Some clients had never seen produce like kohlrabi and had no experience cooking vegetables like kale. So Griffin, volunteers and mentors like Anna Stewart, OSU field education coordinator, started doing cooking demonstrations and handing out recipes.

The biggest hits so far? Kale pesto served on good bread and roasted kohlrabi.

Pesto tastes great with just about any greens, she said. Kohlrabi, which is a starchy vegetable, looks a lot like a potato when it’s peeled and cooked. That felt familiar enough for people to try it, Griffin said.

She’s grown to realize that changing people’s eating habits is a much more complex challenge than making fresh produce available.

“You have this idea of what the issues are in your head and what the research tells you. To see it in person and see the real issues has really expanded my understanding,” Griffin said. “I originally did think it was an issue of access but I realized that it was a larger more complicated issue."

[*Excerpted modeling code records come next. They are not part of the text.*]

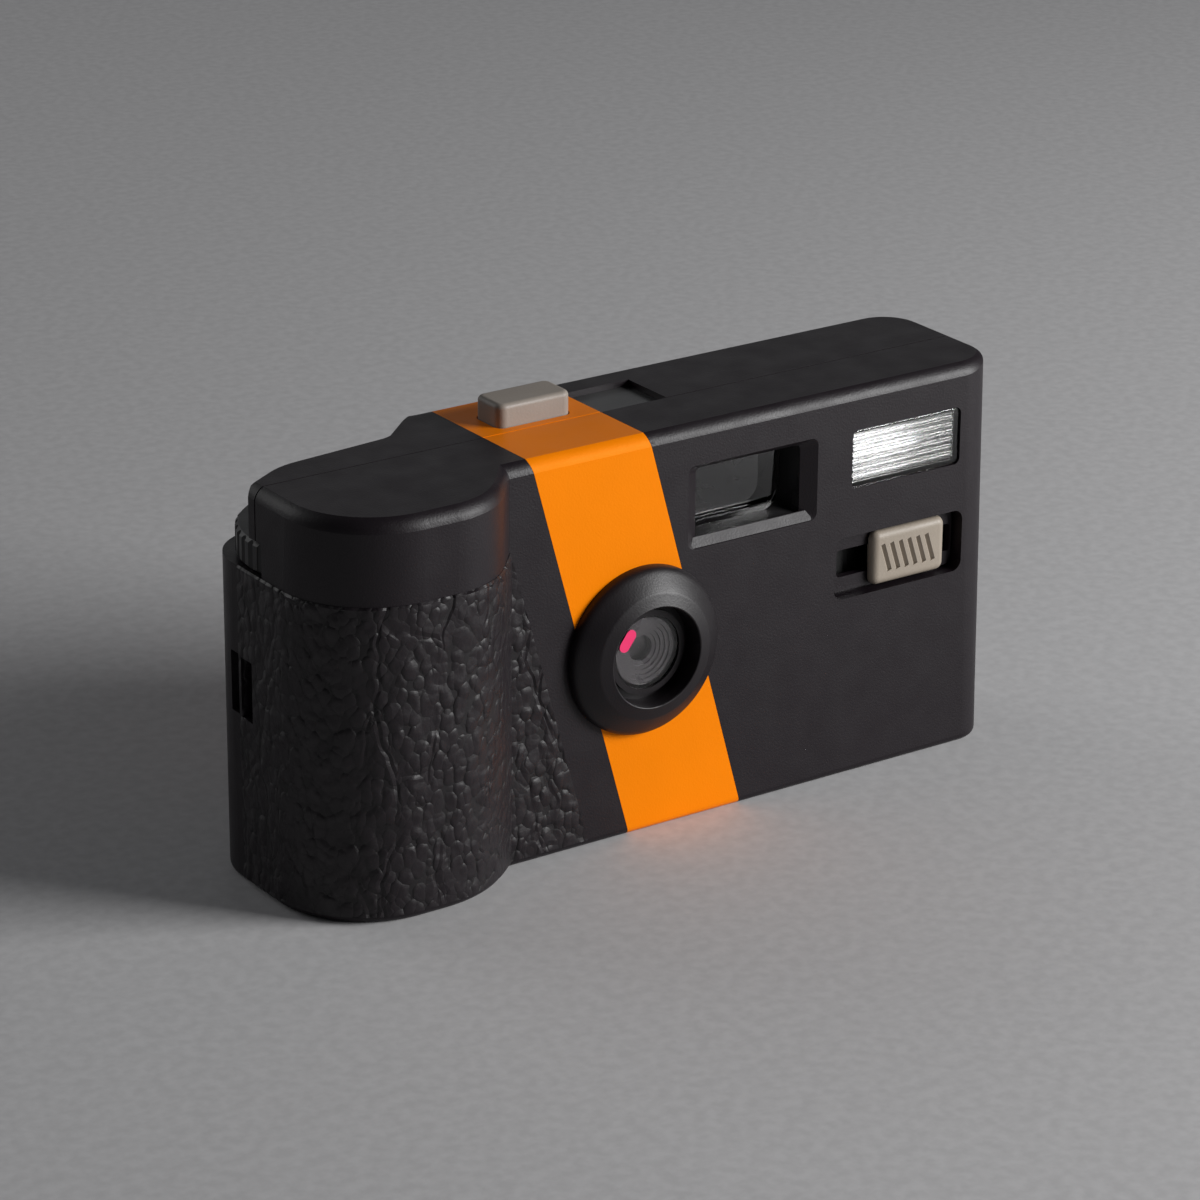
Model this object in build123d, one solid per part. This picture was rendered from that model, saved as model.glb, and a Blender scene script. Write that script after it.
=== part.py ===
"""A simple 35 mm film camera with a built-in flash, as the pieces that it comes apart into.

Millimetres. +X runs to the flash end, +Y from the front of the camera to its back, +Z up.
The origin is under the middle of the camera, on the plane that its base stands on.
Depths are measured from the flat front wall towards the back.
"""
from build123d import *
from math import asin, atan2, cos, degrees, hypot, pi, radians, sin, tan
import os

# Housing
body_depth = 25.9
wall = 1.5
base_wall = 1.4
top_wall = 1.4
seam_depth = 11.8
seam_gap = 0.24
top_round = 1.2
front_edge_round = 2.54
front_edge_cut = 0.24
front_edge_offset = 0.05
front_edge_spread = 0.9
deck_edge_bevel = 0.4
base_round = 1.2
end_round = 3.5
front_right_round_top = 6.8
front_right_round_base = 4.8
rear_right_round = 6.0

# Grip lobe at the left of the front
grip_nose_top = 9.6
grip_nose_base = 6.4
grip_left_round_top = 13.5
grip_left_round_base = 14.5
grip_right_round_top = 13.0
grip_right_round_base = 18.0
grip_flank_top = 50.0
grip_flank_base = 40.0
grip_heel = 5.4
cover_proud = 0.35
cover_seat = 0.6
cover_reach = 16.5
cover_margin = 7.0
cover_edge = 0.28

# Film and its cartridge
can_radius = 12.4
can_wall = 0.4
can_length = 43.4
spool_end = 4.9
spool_bore = 3.2
lip_reach = 2.6
film_width = 35.0
film_from_back = 5.3
film_thick = 0.2
gate_width = 36.0
gate_height = 24.0
roll_radius = 7.3
roll_gap = 12.1
gate_from_can = 9.655
film_on_spool = 9.0
sprocket_radius = 5.7
sprocket_teeth = 8
tooth_reach = 0.75
perforation_pitch = 4.75
perforation_inset = 2.0

# Thumb wheel on its deck
wheel_margin = 2.8
wheel_inset = 0.1
wheel_depth = 13.4
wheel_web = 1.6
wheel_rim = 4.4
wheel_notches = 44
deck_thick = 0.9
bulge_wall = 1.8
bulge_round = 9.2
cap_room = 6.6

# Accent belt
belt_width = 19.7
belt_slope = 0.283
belt_thick = 0.6

# Lens
ring_radius = 12.6
lip_radius = 9.4
lip_height = 3.4
mouth_radius = 7.4
mouth_height = 3.95
spigot_radius = 6.7
groove_floor = 0.5
bezel_radius = 6.3
bezel_height = 1.5
window_radius = 5.4
window_thick = 0.6
hood_steps = 5
lens_radius = 3.2
lens_thick = 1.5
aperture_radius = 1.6
mark_length = 3.5
mark_width = 1.75
mark_thick = 0.12
mark_left = 3.3
mark_above = 2.35
mark_lean = 54.0

# Finder
finder_from_lens = 7.77
finder_width = 22.7
finder_bottom = 41.4
finder_height = 12.5
finder_bevel = 2.2
finder_bevel_height = 1.0
finder_bevel_depth = 1.4
finder_corner = 1.2
finder_glass_depth = 4.0
finder_lens_corner = 3.5
eyepiece_width = 9.0
eyepiece_height = 4.6
tunnel_wall = 0.8

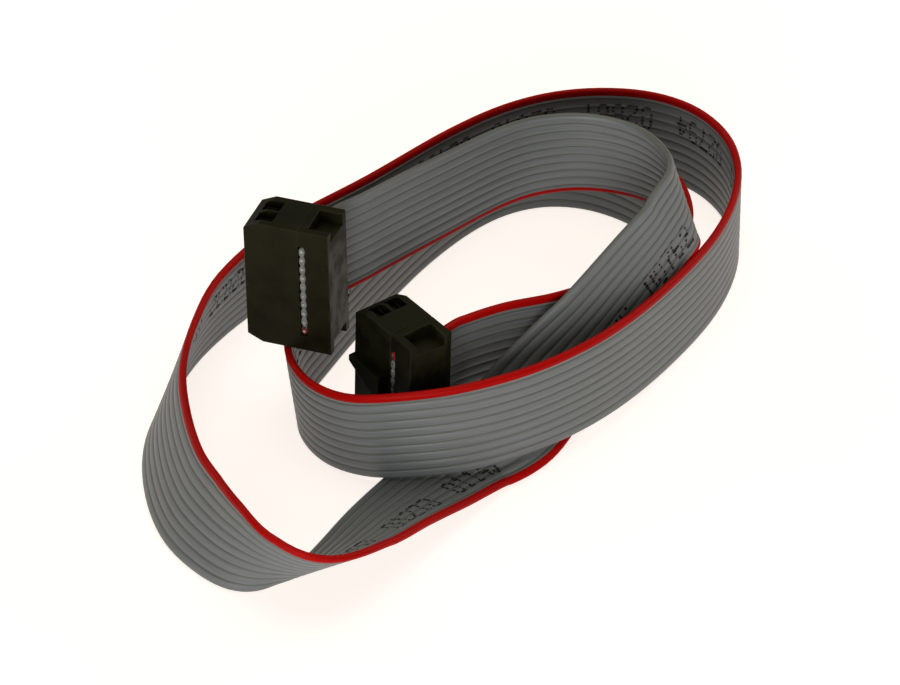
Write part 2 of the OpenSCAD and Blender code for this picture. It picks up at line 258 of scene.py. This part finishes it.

So Griffin is moving forward with trial and error to see what works.

“We’re hoping to have community nights where we bring people to the farms. We’re trying to set one up,” she said. “Some people are more eager to take the produce than others.”

Still, the progress she’s made has been invigorating, and Griffin is looking to move into public schools in the fall. A big chunk of her grant was going to go into refrigerators for the schools, so she’s trying to get them donated.

And Griffin is working on securing more grants to continue the program beyond one year. She said continuing the program will be less expensive at this level of production going forward since she’s already bought a lot of the equipment to start it up.

“I didn’t think it would be fair if I were to do this for a year and drop it,” she said.